The Mortal Kombat co-creator has acknowledged many of the obvious homages to Shaw Brothers films. Series protagonist Liu Kang’s name was derived from Gordon Liu, the martial artist who played iconic shaolin monk characters in The 36th Chamber Of Shaolin and The 8 Diagram Pole Fighter. Similarly, the villain Shang Tsung was inspired by the white-bearded villain of Clan Of The White Lotus. There are other clear (yet unconfirmed) parallels to the studio’s films: The iceball-summoning Sub-Zero and the rest of the palette-swapped shinobi bear resemblance to Five Elements Ninjas, Five Deadly Venoms has a guy named Scorpion in it, and, most direct of all, there’s the Shaw Brothers film Crippled Avengers, which was released in the U.S. in 1981 as…Mortal Combat.
But more than these straightforward points of inspiration, certain aesthetic similarities run much deeper. Both Mortal Kombat and these martial arts films focus on colorful characters defined by cool gimmicks, something especially common in Shaw Brothers director Chang Cheh’s filmography. The opening of his classic Five Deadly Venoms is a perfect example. As a master delivers a monologue about his dangerous former students, a flashback shows each of their unique fighting styles: Centipede unleashes a blur of punches, Toad resists a bed of spikes, and Scorpion delivers explosive roundhouse kicks. This wasn’t the first movie to feature a roster of fighters armed with highly specialized fighting styles, but the over-the-top presentation is a clear forerunner to the kind of exaggerated flair found when cycling through the options in a fighting game.
Once punches and kicks begin landing with deadly efficiency in Chang’s films, you see what would eventually become Mortal Kombat‘s whole shtick: over-the-top violence.
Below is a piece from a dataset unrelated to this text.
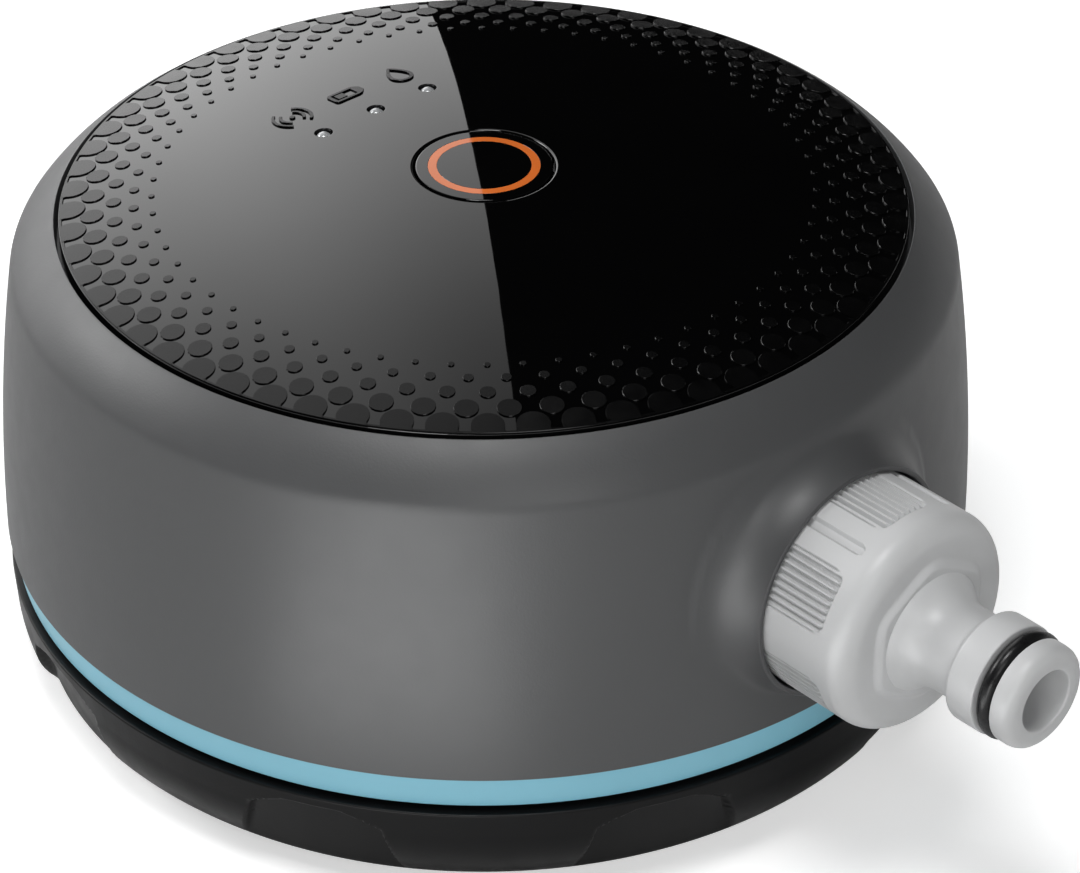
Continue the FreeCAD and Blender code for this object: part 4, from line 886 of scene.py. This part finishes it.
def build_signs(context):
    """The three raised signs over the lenses: radio waves, battery and water drop."""
    face = in_mm(context.scene.valve_face)
    skin = Skin()
    lift = 0.26
    radio = (-10.5, 32.5)
    for radius, width, half in ((3.0, 0.5, 55), (1.85, 0.5, 52)):
        stroke(skin, bend(radio, radius, 180 - half, 180 + half), width, lift, face)
        stroke(skin, bend(radio, radius, -half, half), width, lift, face)
    stroke(skin, bend(radio, 0.24, 0, 360, 17)[:-1], 0.46, lift, face, closed=True)
    left, right, low, high, cut = -2.55, 2.0, 31.05, 33.52, 0.3
    corners = [bend((x, y), cut, first, first + 90, 4) for x, y, first in (
        (right - cut, high - cut, 0), (left + cut, high - cut, 90), (left + cut, low + cut, 180),
        (right - cut, low + cut, 270))]
    stroke(skin, np.concatenate(corners), 0.55, lift, face, closed=True)
    middle = (low + high) / 2
    stroke(skin, [(x, middle) for x in (2.1, 2.5, 2.9, 3.1)], np.array([2.9, 2.4, 1.6, 1.3]), lift, face)
    stroke(skin, [(x, middle) for x in (-1.85, -1.0, -0.2)], 1.45, lift, face)
    bowl = bend((10.3, 31.2), 1.72, 158, 382, 24)
    tip = (10.45, 34.5)
    flanks = [bow(bowl[-1], tip, 0.2, 7)[:-1], bow(tip, bowl[0], 0.2, 7)[:-1]]
    stroke(skin, np.concatenate([bowl[:-1]] + flanks), 0.56, lift, face, closed=True)
    skin.finish("face_signs", "valve", finish_of("sign black"), "panel", sharp=30)


def build_button(context):
    """The button's cap with its groove, and the orange ring in it: two closed outlines, turned."""
    face = in_mm(context.scene.valve_face)
    foot = BUTTON_BOX[0].z * 1000
    inner, outer, edge = face.ring_inner, face.ring_outer, face.button_radius
    flange, stem = 12.55, 3.0

    def high(radius, drop=0.0):
        """A point of the outline on the dome, lowered by drop."""
        return (radius, float(dome_height(radius, face)) - drop)

    top = [high(r) for r in (0, 2.5, 5.0, inner - 0.2, inner - 0.02)]
    land = [high(r) for r in (outer + 0.02, outer + 0.2, edge - 0.6, edge - 0.2, edge - 0.16)]
    round_edge = [high(edge - 0.1, 0.02), high(edge - 0.04, 0.06), high(edge, 0.16)]
    groove = [high(inner, 0.02), high(inner, 1.8), high(outer, 1.8), high(outer, 0.02)]
    profile = np.array(top + groove + land + round_edge + [
        (edge, 78.7), (flange, 78.7), (flange, 77.3), (stem, 77.3), (stem, foot), (0, foot)])
    skin = Skin()
    skin.turn(profile.T, around(160))
    skin.finish("button_cap_shell", "button", finish_of("black gloss"), "panel", ["button_cap"], 30)
    flat = [high(r) for r in (inner + 0.03, inner + 0.06, (inner + outer) / 2, outer - 0.06, outer - 0.03)]
    profile = np.array([high(inner + 0.01, 1.7), high(inner + 0.01, 0.03)] + flat
                       + [high(outer - 0.01, 0.03), high(outer - 0.01, 1.7), high(inner + 0.01, 1.7)])
    skin = Skin()
    skin.turn(profile.T, around(160))
    skin.finish("button_light_ring", "button", finish_of("orange light guide"), "light_ring",
                ["button_ring"], 30)


def build_lenses(context):
    """The three status lenses: a rod with a low domed top and a flange below, turned and moved."""
    face = in_mm(context.scene.valve_face)
    skin = Skin()
    for x in (-face.lens_pitch, 0.0, face.lens_pitch):
        level = float(dome_height(math.hypot(x, face.lens_row), face)) + 0.04
        foot = level - 2.6
        reach = np.linspace(0, 1.12, 10)
        crown = pairs(reach, level - 0.6 * (reach / 1.12) ** 2)
        profile = np.concatenate([crown, [(1.2, level - 0.84), (1.2, foot), (2.25, foot), (2.25, foot - 1.0),
                                          (1.2, foot - 1.0), (1.2, 72.3), (0, 72.3)]])
        points = turned(profile.T, around(40))
        skin.weave(skin.add(points + [x, face.lens_row, 0]))
    skin.finish("status_lenses", "valve", finish_of("clear light guide"), "lens", ["indicator_lenses"], 30)


# ---------------------------------------------------------------- connector, spigots and inlet nut

def grip_depth(angle, distance, nut_radius, end):
    """How far the nut's side is cut in at an angle round it and a distance along it.

    Six panels with rounded front corners hold nine ribs each; a U-shaped groove runs in four of the six
    gaps between them. Each is an S curve of the distance to its edge.
    """
    sixth = FULL_TURN / 6
    local = wrapped(angle - math.pi / 2, sixth)
    across = nut_radius * np.sin(local)
    half = nut_radius * math.sin(math.radians(17))
    inside = soft_min(half - np.abs(across), end - distance, 2.4)
    rib_pitch = math.radians(34) / 9
    phase = np.abs(wrapped(local, rib_pitch)) / rib_pitch
    rib = 0.7 * smoothstep(0.36, 0.12, phase) * smoothstep(end - 0.25, end - 0.8, distance)
    panel = smoothstep(0, 0.35, inside) * (0.8 - rib)
    between = angle - math.pi / 2 - sixth / 2
    number = np.round(between / sixth) % 3
    gap = nut_radius * np.sin(wrapped(between, sixth))
    tail = np.maximum(distance - (end - 0.95), 0)
    groove = 0.7 * smoothstep(0, 0.4, 0.95 - np.hypot(gap, tail)) * (number != 1)
    return np.maximum(panel, groove)


def nut_angles():
    """Angles round the nut, close together on the ribs and the grooves' sides."""
    degrees = np.concatenate([[-17.6, -17.3], np.linspace(-17, 17, 73), [17.3],
                              np.linspace(17.6, 26.2, 6)[:-1], np.linspace(26.2, 33.8, 16)[:-1],
                              np.linspace(33.8, 42.4, 6)[:-1]])
    return np.radians((90 + degrees[None] + 60 * np.arange(6)[:, None]).ravel())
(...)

Lethal blows shed fluorescent red blood. People are stabbed, tortured, lit on fire, mutilated, amputated, drowned, assassinated with brain picks, and kicked so hard they literally die. One of the most memorable scenes in The 8 Diagram Pole Fighter comes when Gordon Liu’s Yeung Dak, a monk now at the peak of his vow-breaking wrath, starts palm-striking bundled bamboo shoots from a wooden cart, sending out shards of fiber that impale his victims like he’s firing a Song-dynasty shotgun. Almost without exception, these films end with a mountain of dead bodies. It’s the kind of exploitative fun that would eventually ignite a moral panic over Mortal Kombat‘s fatalities.
At the same time, Shaw Brothers movies were more than just their rampant violence. At their best, they delivered pulpy tragedies, as do-gooder warriors battle each other to the death, like in Invincible Shaolin‘s climax. Government corruption and underhanded tactics punished those who had faith in the criminal justice system. While good basically always prevails, this frequently came at a great cost, with heroes biting it left and right. And above all, there’s the contrast between unabashed cheesiness—the cheap costumes and phony props—and the utter seriousness of trained professionals performing some of the most impressive feats of graceful violence you’ve ever seen. It’s a tone the best Mortal Kombat stories, like the 2013 reboot, have wholeheartedly mimicked. Mortal Kombat may be accumulating its own long list of screen adaptations, but Shaw Brothers has always been the real thing.